Exercise aim: Copy out all of the material, matching it word for word.

# start of Information supplied

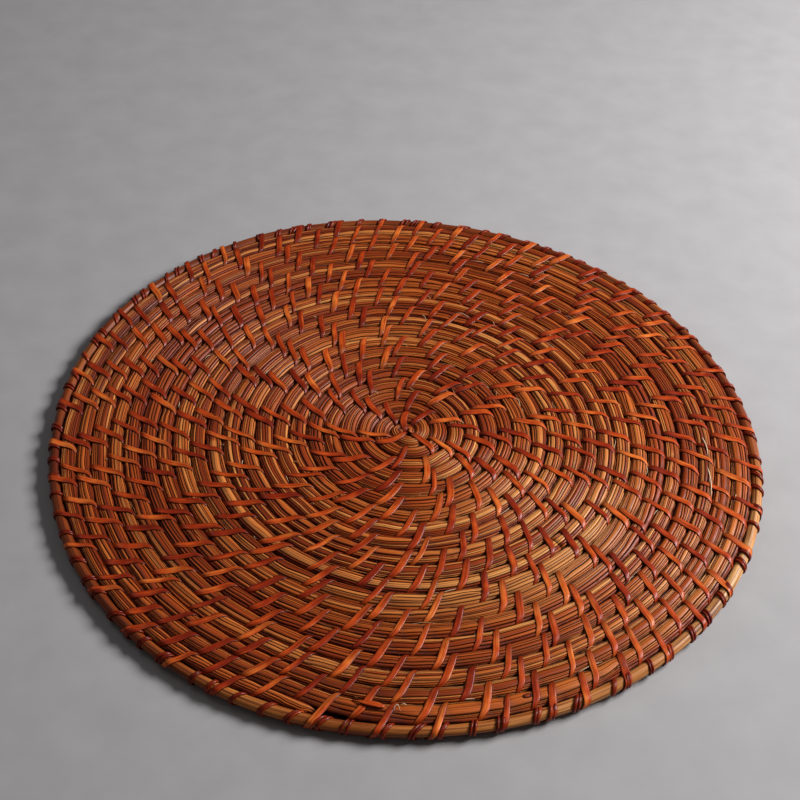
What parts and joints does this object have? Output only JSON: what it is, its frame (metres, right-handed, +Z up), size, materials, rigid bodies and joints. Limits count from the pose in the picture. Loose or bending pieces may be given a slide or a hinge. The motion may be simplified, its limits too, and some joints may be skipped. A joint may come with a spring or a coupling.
{
  "type": "round coiled placemat",
  "caption": "Round table mat of a split rattan bundle wound in a flat spiral, sewn with cane, with a stouter reed bound round its edge. It lies flat under tableware.",
  "frame": {"origin": "under the middle of the mat, on the surface it lies on", "axes": "+Z up through the mat's thickness; the picture was taken from the -Y side"},
  "size_m": [0.3504, 0.35, 0.0078],
  "materials": {
    "split_rattan": "split rattan core, stained golden brown, satin varnish, dark between the strands",
    "whole_reed": "smooth whole reed, honey tan, satin varnish",
    "cane_peel": "rattan peel, red brown, glossy varnish"
  },
  "bodies": {
    "root": {"coil_bundle": "split_rattan", "edge_reed": "whole_reed", "edge_strip": "cane_peel"}
  },
  "joints": []
}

# end of Information supplied

Exercise result:
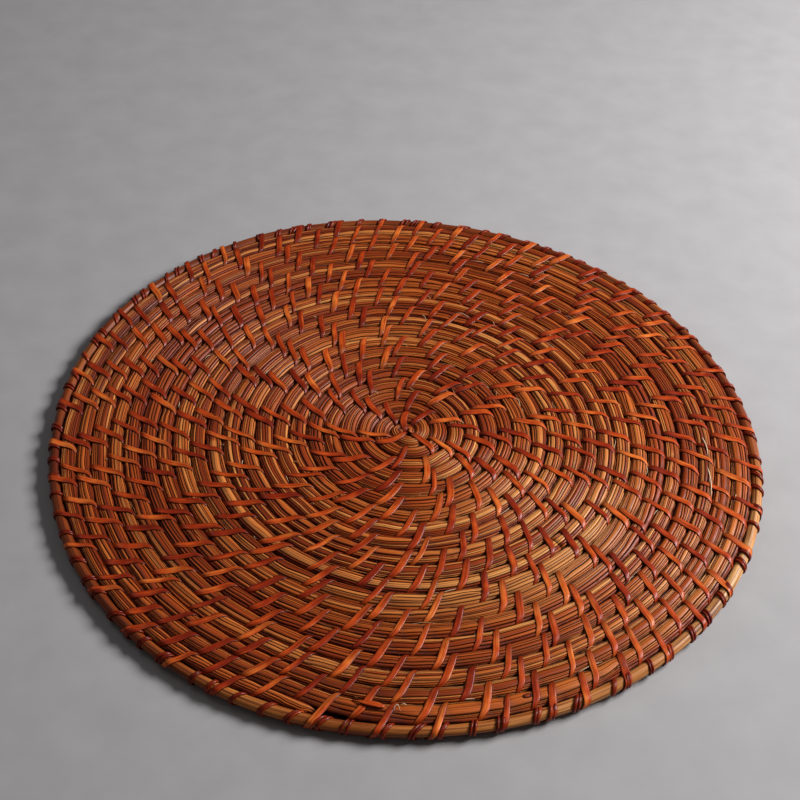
What parts and joints does this object have? Output only JSON: what it is, its frame (metres, right-handed, +Z up), size, materials, rigid bodies and joints. Limits count from the pose in the picture. Loose or bending pieces may be given a slide or a hinge. The motion may be simplified, its limits too, and some joints may be skipped. A joint may come with a spring or a coupling.
{
  "type": "round coiled placemat",
  "caption": "Round table mat of a split rattan bundle wound in a flat spiral, sewn with cane, with a stouter reed bound round its edge. It lies flat under tableware.",
  "frame": {"origin": "under the middle of the mat, on the surface it lies on", "axes": "+Z up through the mat's thickness; the picture was taken from the -Y side"},
  "size_m": [0.3504, 0.35, 0.0078],
  "materials": {
    "split_rattan": "split rattan core, stained golden brown, satin varnish, dark between the strands",
    "whole_reed": "smooth whole reed, honey tan, satin varnish",
    "cane_peel": "rattan peel, red brown, glossy varnish"
  },
  "bodies": {
    "root": {"coil_bundle": "split_rattan", "edge_reed": "whole_reed", "edge_strip": "cane_peel"}
  },
  "joints": []
}